As I recently celebrated my 64th birthday the realisation came to me that perhaps from a career perspective I may have begun the descent of my current consulting journey. I started to reflect on that journey and the many issues I have been involved in business over thirty years. One stands out as the single most disturbing issue I have encountered that we as a business community have yet to resolve.
Along the way, I have been grateful that the balance of successes over failures has been significantly in my favour. That is until my last major project, which has left me with a great sense of disappointment as the outcomes have fallen well short of what I expected. This issue has the potential to severely damage this country’s fortunes.
My activities surrounding this project have mainly been involved in examining engagement in business, which has in Australia fallen dramatically in recent years. I have witnessed an astonishing amount of reports, studies on the subject, all sending out messages that urgent action needs to be taken. There has been an outpouring of comments from contributors (including myself) on what we have to do to fix it.
It seems we have a great ability to enter into the debate but extremely deficient on getting the message over to the interested parties to take action. I have no doubt it is an unfortunate trait that we suffer from in our national life.
And yet as each year goes by the decline continues on reaching very dangerous low levels as seen by the latest study by a very well-informed person Mr Lindsay McMillan ( A Future that Works). The results suggest we are just not making any sizable headway in solving this conundrum but in fact going backways at a fast rate of knots.
People can point to the fact there is progress in this area but not enough to see a major reversal in the trend.
I realise that for some this article could be rather incendiary because its tone is extremely blunt but really it is long overdue, our collective pontification is quite frankly getting us nowhere.
Here is what I believe are the factors at play:
1. A section of leaders from the Baby Boomer generation who fervently maintain their beliefs and modus operandi should not change.
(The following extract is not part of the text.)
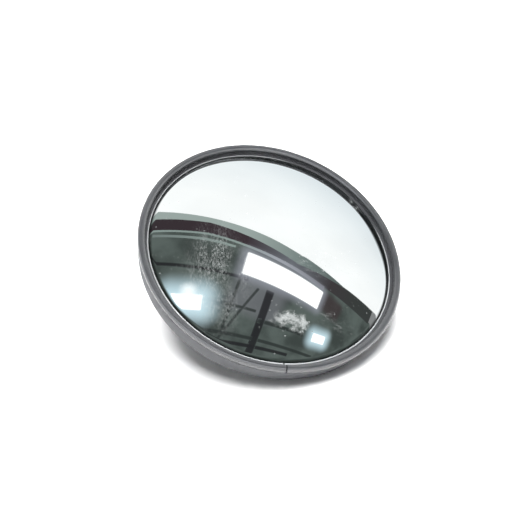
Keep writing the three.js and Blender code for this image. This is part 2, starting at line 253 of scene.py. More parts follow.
ANY_DEPTH = 9  # a stretch along Z so large that depth hardly counts
DRIP_TURN = -0.5  # of the strokes that the drips left, in radians
# Painted reflection: the mirror's edge is painted dark, in a band of this width, for the gasket's dark
# reflection.
PAINTED_REFLECTION_WIDTH = 3.2 * MM
PAINTED_REFLECTION_WIDENS = 4.6 * MM  # at the upper right
UPPER_RIGHT = math.radians(24)  # a bearing on the head: X runs across and Y up the slope

# The marks on the mirror. Each is 1 where it is thickest and 0 where the face is clean. Places
# on the face are in fractions of its radius: x runs across and y up the slope.


def spot(look, x, y, width, length, turn=0.0):
    """An oval that fades towards its edge, at any depth."""
    reach = mirror_node.outer
    where = look.moved((x * reach, y * reach, 0), (width, length, ANY_DEPTH), (0, 0, turn))
    return look.ramp(look.vector("LENGTH", where), 0.25 * reach, reach, 1.0, 0.0)


def scuff(look, flakes):
    """A scuffed patch low on the face, broken up into soft flakes."""
    upper, lower = spot(look, -0.22, -0.6, 0.2, 0.1, -0.35), spot(look, -0.16, -0.66, 0.13, 0.12)
    patch = look.calc("MAXIMUM", upper, lower)
    flaked = look.calc("ADD", flakes, look.calc("MULTIPLY", patch, 0.24))
    return look.calc("MULTIPLY", look.ramp(flaked, 0.56, 0.84), look.ramp(patch, 0.05, 1.0))


def dried_drips(look):
    """Fine broken strokes that run down the left of the face."""
    strokes = look.strokes(0.9 * MM, 3.2, DRIP_TURN, roughness=0.75)
    curtains = look.strokes(8 * MM, 6, DRIP_TURN)
    drips = look.calc("MULTIPLY", look.ramp(strokes, 0.42, 0.66), look.ramp(curtains, 0.3, 0.66))
    return look.calc("MULTIPLY", drips, spot(look, -0.56, -0.1, 0.32, 0.6, DRIP_TURN))


def smears(look):
    """A smear to the right of the scuff, and one below the long lamp's reflection."""
    wiped = look.moved(stretch=(2.6, 0.7, 1), turn=(0, 0, -0.6))
    smear = look.ramp(look.noise(4 * MM, 5.0, wiped, 0.7), 0.5, 0.72)
    beside, below = spot(look, 0.12, -0.74, 0.2, 0.14, -0.6), spot(look, 0.3, -0.3, 0.4, 0.2, -0.4)
    return look.calc("MULTIPLY", smear, look.calc("MAXIMUM", beside, below))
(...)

They will defend their position to the end of their tenure (By the way that time frame which is shortening by the day 2023). This has had the effect of promoting conflict together with difficulties in the retention of staff costing organisations substantial amounts of money.
2. Leaders who consider the process to be “too hard”, not worth the effort and claim it will not improve the bottom line with any significant degree.
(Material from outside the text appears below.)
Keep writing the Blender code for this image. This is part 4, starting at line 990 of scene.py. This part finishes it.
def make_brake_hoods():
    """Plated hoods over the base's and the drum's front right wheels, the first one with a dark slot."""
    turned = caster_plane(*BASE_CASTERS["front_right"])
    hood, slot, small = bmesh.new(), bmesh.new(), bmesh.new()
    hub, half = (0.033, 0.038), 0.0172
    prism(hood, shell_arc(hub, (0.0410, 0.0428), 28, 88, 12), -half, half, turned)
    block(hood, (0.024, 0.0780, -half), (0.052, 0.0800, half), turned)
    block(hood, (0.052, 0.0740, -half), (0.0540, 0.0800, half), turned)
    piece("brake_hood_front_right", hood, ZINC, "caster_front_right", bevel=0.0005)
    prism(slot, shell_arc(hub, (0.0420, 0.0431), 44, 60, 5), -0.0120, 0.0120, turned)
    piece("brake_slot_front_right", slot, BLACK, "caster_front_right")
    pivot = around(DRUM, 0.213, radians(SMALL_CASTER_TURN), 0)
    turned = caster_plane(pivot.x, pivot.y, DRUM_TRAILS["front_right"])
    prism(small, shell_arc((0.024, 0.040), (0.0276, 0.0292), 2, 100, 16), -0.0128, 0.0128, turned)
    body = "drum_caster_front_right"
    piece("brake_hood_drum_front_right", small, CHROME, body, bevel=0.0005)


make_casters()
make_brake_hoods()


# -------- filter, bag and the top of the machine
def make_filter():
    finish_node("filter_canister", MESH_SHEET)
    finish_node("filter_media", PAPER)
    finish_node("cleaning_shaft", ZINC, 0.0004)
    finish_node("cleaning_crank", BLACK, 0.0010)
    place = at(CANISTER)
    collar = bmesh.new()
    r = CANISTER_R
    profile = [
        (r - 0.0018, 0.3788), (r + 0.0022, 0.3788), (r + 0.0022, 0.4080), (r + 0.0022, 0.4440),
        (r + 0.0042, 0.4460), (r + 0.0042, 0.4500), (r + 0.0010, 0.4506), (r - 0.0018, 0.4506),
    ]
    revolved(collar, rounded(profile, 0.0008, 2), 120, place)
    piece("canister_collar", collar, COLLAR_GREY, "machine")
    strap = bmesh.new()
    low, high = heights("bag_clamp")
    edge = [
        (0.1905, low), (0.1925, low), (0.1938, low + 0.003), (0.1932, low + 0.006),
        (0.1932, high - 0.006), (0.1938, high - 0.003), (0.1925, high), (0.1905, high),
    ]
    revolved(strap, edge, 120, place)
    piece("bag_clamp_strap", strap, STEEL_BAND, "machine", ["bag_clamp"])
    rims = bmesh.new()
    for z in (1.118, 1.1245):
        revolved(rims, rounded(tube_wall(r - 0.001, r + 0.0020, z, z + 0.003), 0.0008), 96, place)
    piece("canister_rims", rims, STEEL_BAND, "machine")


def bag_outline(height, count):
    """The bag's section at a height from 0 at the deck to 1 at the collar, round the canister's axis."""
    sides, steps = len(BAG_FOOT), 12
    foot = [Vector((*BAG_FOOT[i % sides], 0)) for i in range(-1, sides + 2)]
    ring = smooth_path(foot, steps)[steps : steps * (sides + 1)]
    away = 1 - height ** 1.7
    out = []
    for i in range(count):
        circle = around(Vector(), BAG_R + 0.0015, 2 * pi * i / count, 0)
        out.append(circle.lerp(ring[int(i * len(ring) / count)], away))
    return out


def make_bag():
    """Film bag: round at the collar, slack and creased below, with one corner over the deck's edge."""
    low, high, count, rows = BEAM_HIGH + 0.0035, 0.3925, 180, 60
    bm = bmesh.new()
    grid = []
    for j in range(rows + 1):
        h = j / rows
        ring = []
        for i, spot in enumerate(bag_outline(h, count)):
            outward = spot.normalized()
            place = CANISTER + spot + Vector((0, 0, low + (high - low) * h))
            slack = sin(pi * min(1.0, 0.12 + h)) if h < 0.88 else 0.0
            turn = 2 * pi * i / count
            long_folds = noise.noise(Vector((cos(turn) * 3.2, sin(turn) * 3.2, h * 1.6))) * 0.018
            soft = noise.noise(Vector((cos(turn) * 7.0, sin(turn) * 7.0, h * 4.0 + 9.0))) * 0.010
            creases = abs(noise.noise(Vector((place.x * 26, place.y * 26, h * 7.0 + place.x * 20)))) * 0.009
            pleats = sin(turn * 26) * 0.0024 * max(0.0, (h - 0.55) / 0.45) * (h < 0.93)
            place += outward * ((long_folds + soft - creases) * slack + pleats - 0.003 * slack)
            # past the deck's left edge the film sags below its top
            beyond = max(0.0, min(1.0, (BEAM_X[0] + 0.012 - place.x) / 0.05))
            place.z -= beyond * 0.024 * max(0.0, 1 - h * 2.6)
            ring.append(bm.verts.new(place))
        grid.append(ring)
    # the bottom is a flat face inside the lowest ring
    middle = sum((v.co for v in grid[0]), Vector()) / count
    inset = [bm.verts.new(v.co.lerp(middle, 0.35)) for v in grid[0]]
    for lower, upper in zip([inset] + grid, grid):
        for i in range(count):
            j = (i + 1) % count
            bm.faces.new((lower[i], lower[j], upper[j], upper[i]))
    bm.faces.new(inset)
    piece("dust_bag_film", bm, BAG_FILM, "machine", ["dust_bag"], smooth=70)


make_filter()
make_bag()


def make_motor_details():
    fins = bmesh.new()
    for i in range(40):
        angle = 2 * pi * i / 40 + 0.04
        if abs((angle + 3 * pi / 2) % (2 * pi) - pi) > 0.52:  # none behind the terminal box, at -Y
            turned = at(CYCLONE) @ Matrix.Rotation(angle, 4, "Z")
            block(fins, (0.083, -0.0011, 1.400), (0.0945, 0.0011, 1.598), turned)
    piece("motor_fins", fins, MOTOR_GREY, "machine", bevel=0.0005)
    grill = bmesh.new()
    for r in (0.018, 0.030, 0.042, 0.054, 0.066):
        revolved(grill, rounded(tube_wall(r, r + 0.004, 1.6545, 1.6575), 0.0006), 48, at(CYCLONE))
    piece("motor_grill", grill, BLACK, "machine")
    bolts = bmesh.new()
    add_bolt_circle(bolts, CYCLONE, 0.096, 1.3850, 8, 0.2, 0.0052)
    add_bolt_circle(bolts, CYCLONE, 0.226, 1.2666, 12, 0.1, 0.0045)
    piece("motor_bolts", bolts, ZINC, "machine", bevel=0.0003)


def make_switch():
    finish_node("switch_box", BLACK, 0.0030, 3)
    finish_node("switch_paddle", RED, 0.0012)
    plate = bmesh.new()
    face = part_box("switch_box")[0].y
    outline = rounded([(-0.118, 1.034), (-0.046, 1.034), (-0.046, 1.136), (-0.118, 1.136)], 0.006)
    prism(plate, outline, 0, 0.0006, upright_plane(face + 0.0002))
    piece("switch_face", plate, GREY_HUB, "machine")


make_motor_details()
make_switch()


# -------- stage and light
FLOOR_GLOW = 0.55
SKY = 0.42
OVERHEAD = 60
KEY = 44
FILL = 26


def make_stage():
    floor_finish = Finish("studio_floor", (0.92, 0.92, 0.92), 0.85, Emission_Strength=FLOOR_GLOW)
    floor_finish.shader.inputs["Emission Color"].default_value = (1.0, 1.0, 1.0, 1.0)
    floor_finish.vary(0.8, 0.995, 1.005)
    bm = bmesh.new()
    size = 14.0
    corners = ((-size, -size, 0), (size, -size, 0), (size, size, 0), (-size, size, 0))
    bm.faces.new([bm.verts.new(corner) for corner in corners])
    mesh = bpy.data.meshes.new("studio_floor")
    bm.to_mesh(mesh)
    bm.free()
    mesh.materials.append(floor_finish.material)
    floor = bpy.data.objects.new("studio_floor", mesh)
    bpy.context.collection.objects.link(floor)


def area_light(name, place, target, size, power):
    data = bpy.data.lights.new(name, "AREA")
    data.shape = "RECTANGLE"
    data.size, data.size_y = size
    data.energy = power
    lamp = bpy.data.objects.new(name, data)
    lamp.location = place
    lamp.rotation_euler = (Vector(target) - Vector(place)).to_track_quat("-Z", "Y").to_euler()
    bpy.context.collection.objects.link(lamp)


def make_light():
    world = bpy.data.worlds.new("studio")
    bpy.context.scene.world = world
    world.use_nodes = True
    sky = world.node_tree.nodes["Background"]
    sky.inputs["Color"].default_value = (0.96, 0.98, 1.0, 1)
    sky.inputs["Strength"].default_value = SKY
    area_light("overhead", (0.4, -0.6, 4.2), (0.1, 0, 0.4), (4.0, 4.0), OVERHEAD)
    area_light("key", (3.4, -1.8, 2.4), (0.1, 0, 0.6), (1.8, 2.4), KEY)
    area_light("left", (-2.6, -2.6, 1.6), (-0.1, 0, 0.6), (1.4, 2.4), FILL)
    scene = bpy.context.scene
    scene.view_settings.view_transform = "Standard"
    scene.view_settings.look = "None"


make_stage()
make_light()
3. Members of company boards who do not take into account the rapid changes that are occurring around them. They take a short term view any derivation from the main traditional strategies will lead to a reduction in shareholder value.
4. Failure by a majority of academic institutions to recognise the need to balance the teaching of innovation and enterprise with other necessary skills required such as (soft business skills). To enable graduates and other students to make a better transition into the workforce. What we have in place at the moment is inadequate.
5. Failure of organisations to pick up on that their most important resource (Managers) have the potential to improve engagement in their workplace. The landscape has changed where senior leaders are viewed with less reverence by employees and alternative channels need to utilised to achieve more positive outcomes for organisations.
6. Ill-informed employees who believe they do not have to play their respective part in the process and are blinded by the medium of social media that does not reflect facts how things really are based on opinion and speculation.
7. A tidal wave of populism in this country and others fuelled by a media whose main aim seems to create instability and doubt for the future, hoping to build their case under the banner of transparency.
8. The degradation of trust with authority caused by politicians spending more time mired in conflict amongst themselves rather than looking after the interests of the population. This undoubtedly has spread to the workplace which has created further instability and placed doubts into the psyche of employees.
9 The occurrence of major events such as the GFC in 2008 which is still having an effect on confidence around the world nine years since it happened. Changed attitudes regarding the benefits of globalisation in certain economies. Damage to the confidence in the system of capitalism which is being claimed to have widened the gap between the “haves and have nots”.
10. That trust level is probably at its lowest ebb ever and it is hard to see how we can recover from our current position without a major rethink how it can be achieved.
Is it likely we can see a major change for the better in the next years?probably not, it will take a significant reversal in attitudes before that can happen. One of the catalysts may be the generational change in several years.
The optimistic side of me hangs on to the hope that the feedback I am receiving from the emerging generations suggest that they believe much more about the importance of engagement.
Th above issues should be considered in a global environment where it seems the industrial world is at war with itself with similar issues being experienced not only in business but other broader aspects of engagement in society.
Nevertheless, that does not help our own cause unless some practical thinking and actions are not applied here at home. The destruction of relationships will continue with consequences too dire to contemplate.
Surely Australia is better than this?